3. If a person goes to the bowling alley planning to spend $15 but comes
away with $5, what, if anything, can you conclude about the marginal
utility of the alternatives (for example, bowl another line, have a soda
or a sandwich) available to the person at the time he or she leaves?
4. Which do you like more—going to the movies or watching rented
DVDs at home? If you engage in both activities during the same
period, say a week, explain why.
5. Do you tend to eat more at a fixed-price buffet or when ordering from
an a la carte menu?
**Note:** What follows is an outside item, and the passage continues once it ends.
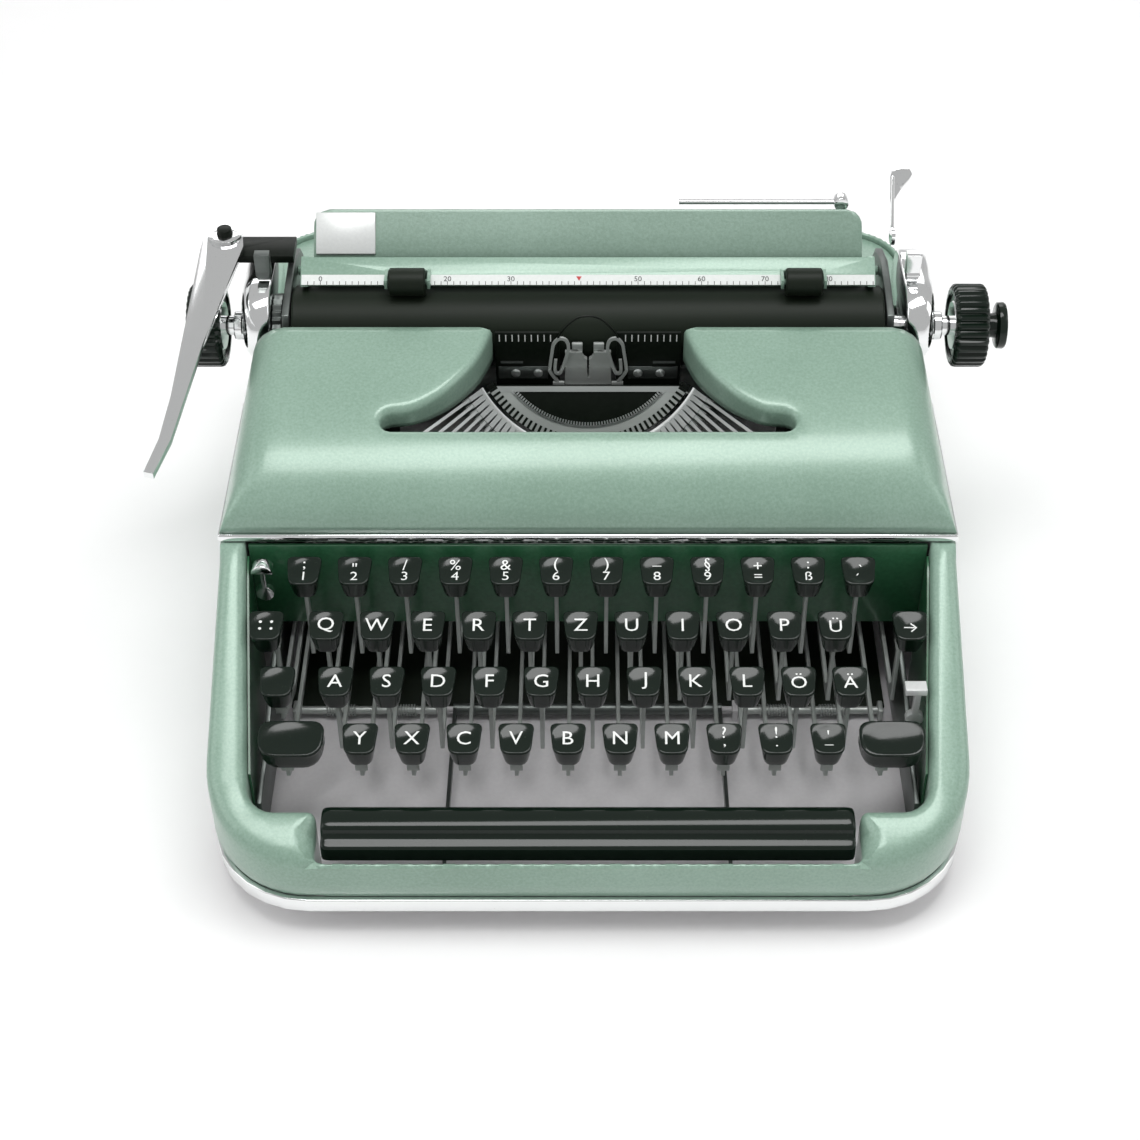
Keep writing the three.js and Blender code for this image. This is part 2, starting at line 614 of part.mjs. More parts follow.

Explain, using the marginal decision rule that
guides your behavior.
6. Suppose there is a bill to increase the tax on cigarettes by $1 per pack
coupled with an income tax cut of $500. Suppose a person smokes an
average of 500 packs of cigarettes per year—and would thus face a
tax increase of about $500 per year from the cigarette tax at the
person’s current level of consumption. The income tax measure would
increase the person’s after-tax income by $500. Would the combined
measures be likely to have any effect on the person’s consumption of
cigarettes? Why or why not?
7. How does an increase in income affect a consumer’s budget line? His
or her total utility?
8. Why can Ms. Bain not consume at point Y in Figure 7.13 "The UtilityMaximizing Solution"?
9. Suppose Ms. Bain is now consuming at point V in Figure 7.13 "The
Utility-Maximizing Solution". Use the marginal decision rule to explain
why a shift to X would increase her utility.